Quien ha vivido el exilio sabe que nunca se vuelve de él. Los viajes, más aún los forzados, son una forma acelerada de caminar en el tiempo; permiten congelar lugares en la memoria que, sin embargo, aparecen vulnerables, fugaces, inasibles a la conciencia. Muchos y muchas de las viajeras del Winnipeg quizá no lo supieran, pero al partir, sus almas quedaron mutiladas de la España que fue, como España también perdió fragmentos irrepetibles de su ser. Puede que por eso dijera Victoria Kent que “el exilio era una fuente inagotable de sufrimientos”; el exilio es una singladura siempre incierta, plagada de soledades y temores, pero lo más triste es que jamás termina del todo.
Largo Pétalo de Mar, la última novela de la escritora chilena Isabel Allende (Lima, 1942), es, sobre todo, la historia de un viaje al exilio. Allende toma como medio locomotor de su relato el mítico barco fletado por el poeta Pablo Neruda, que vuelve a la vida como personaje esencial de la obra, para llevar a Valparaíso a cientos de españoles y españolas, hijos e hijas de una guerra a muerte. Pero, como es habitual, Allende no se recluye en la misión, tan honrosa, de contar el pasado con su prosa bien armada, consistente (y no hubiera sido poco); prefiere historiar el alma y logra que quien está leyendo oiga el latido de los corazones de sus personajes. Por eso, el Winnipeg de Allende, como probablemente el de Neruda, no es solo un bote salvavidas, sino un inmenso puente entre vidas destinadas a sufrir juntas; es la letra palpitante de un cuento sobre la derrota y los/as derrotados/as en la que, por cierto, todos/as hablan español.
En Largo pétalo de mar se rinde un homenaje necesario y rara vez ofrecido a quienes nunca han hallado reparación por su dolor; a las víctimas de la guerra y el fascismo; a las españolas de 1939 y a las chilenas de 1973. Pero es también un libro para la esperanza, un relato sobre el amor y sus muchas formas. Hay en él amor salvaje, embriagado, utópico, que se topa con la dura frente de la convención. Y hay amor de derrota, ese que se fragua lenta y trabajosamente, que no conoce yugos ni recelos; una forma de amor en la supervivencia de quienes saben que les tocaba morir y sin embargo viven; es el amor que nace en la conciencia del extrañamiento y la ausencia.
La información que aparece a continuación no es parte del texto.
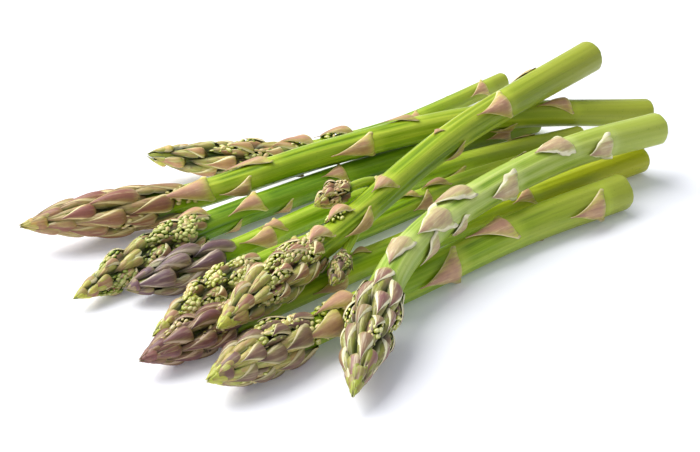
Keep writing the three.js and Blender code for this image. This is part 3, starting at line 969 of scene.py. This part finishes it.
    def grow_head(self) -> tuple[list[Shell], list[Shell], list[Shell]]:
        """The side buds that crowd the head, each turned on from the last by the golden angle.

        Returns:
            Covering leaves, the small scales under them, and round buds.
        """
        s, cover, uniform = self.sizes, self.sizes.scales, self.random.uniform
        hoods: list[Shell] = []
        inner: list[Shell] = []
        buds: list[Shell] = []
        for i in range(cover.count):
            root = s.head * (1 - (i + 0.5) / cover.count * HEAD_FILLED)
            grown = math.sin(0.5 * math.pi * min(root / (s.head * HEAD_WIDEST), 1))
            size = (LEAST_BUD + (1 - LEAST_BUD) * grown) * uniform(*BUD_SIZES)
            angle = i * GOLDEN_ANGLE + uniform(-BUD_TURN, BUD_TURN)
            reach = min(cover.length * size, root + 0.4)
            width = cover.width * size
            girth = max(float(self.outer_radius(np.array(root - 0.4 * reach))) - 0.5, 0.9)
            bud = SideBud(root, angle, reach, HALF_BUD * width, cover.plump * uniform(*BUD_PLUMP),
                          girth, uniform(-BUD_BEND, BUD_BEND))
            opened = (cover.opened[0]
                      + (cover.opened[1] - cover.opened[0]) * (root / s.head) ** 2)
            is_open = self.random.random() < opened and root > cover.open_from * s.head
            is_young = root < YOUNG_SHARE * s.head
            if is_open:
                buds.append(self.bud_cluster(bud))
                for side in (-1, 1):
                    hoods.append(self.leaf(
                        FLANK_SCALE, bud, root - 0.12 * reach,
                        angle + side * 0.95 * bud.half_width / girth, 0.66 * reach, 0.4 * width,
                        back=0.85, bend=-side * 0.45, lift=0.3))
            count = cover.open_inner if is_open else 3 if is_young else cover.inner
            inner += self.inner_scales(bud, width, count)
            if is_young and not is_open:
                hoods.append(self.leaf(
                    TIP_SCALE, bud, root, angle, reach * (0.25 + 0.75 * cover.hood_size),
                    width * (0.5 + 0.42 * cover.hood_size), back=0.35,
                    bend=uniform(-0.15, 0.15), lift=0.15))
            elif self.random.random() < cover.hooded:
                scale = (cover.open_hood if is_open else cover.hood_size) * uniform(*HOOD_SIZES)
                hoods.append(self.leaf(
                    HOOD, bud, root + 0.6, angle, min(reach * scale, root + 0.4),
                    width * (0.7 * scale + 0.28), back=0.6, bend=uniform(-0.3, 0.3),
                    lift=uniform(0, 0.4), clear=0.85 if is_open else 0.1 + 0.05 * width))
        return hoods, inner, buds

    def inner_scales(self, bud: SideBud, width: float, count: int) -> list[Shell]:
        """Small scales of one side bud.

        Args:
            bud: the side bud.
            width: its covering leaf's width.
            count: how many it has.

        Returns:
            The scales' shells.
        """
        scales = []
        for k in range(count):
            along = 0.06 + 0.5 * k / max(count - 1, 1)
            side = 1 if k % 2 else -1
            across = side * (0.62 - 0.6 * along) * self.random.uniform(0.75, 1.1)
            root = bud.root - along * bud.length
            length = min(0.52 * bud.length * self.random.uniform(0.85, 1.15), root + 0.2)
            scales.append(self.leaf(
                INNER_SCALE, bud, root, bud.angle + across * bud.half_width / bud.girth,
                max(length, 0.8), 0.46 * width, back=0.36 + 0.025 * width, bend=-side * 0.2,
                lift=0.1))
        return scales

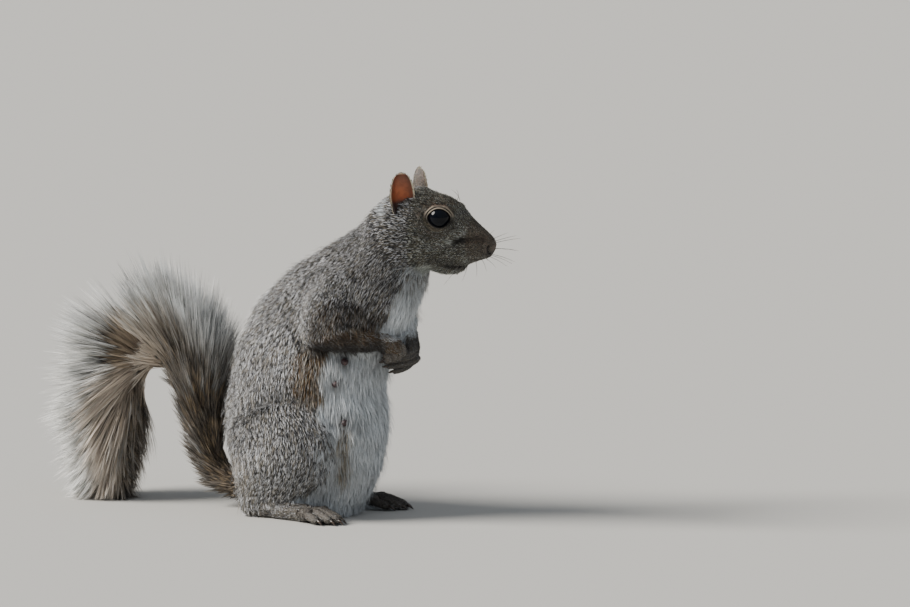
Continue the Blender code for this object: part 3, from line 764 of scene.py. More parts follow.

Por eso esta novela, que se lee oyendo las bombas, llorando a los muertos, rabiando de impotencia, deja, sin embargo, un sabor tan dulce.
Ahora que Chile debate la aprobación de una Constitución despojada de la sombra de su salvaje dictadura y España trata de recuperar la memoria de quienes la amaron tanto, Largo Pétalo de Mar es una oportunidad, que tal vez no esperábamos, de oír de nuevo el latido de aquellos corazones desterrados. La ocasión de viajar en el tiempo hacia ellos y decirles, sin miedo, que hemos vuelto; que no nos iremos más.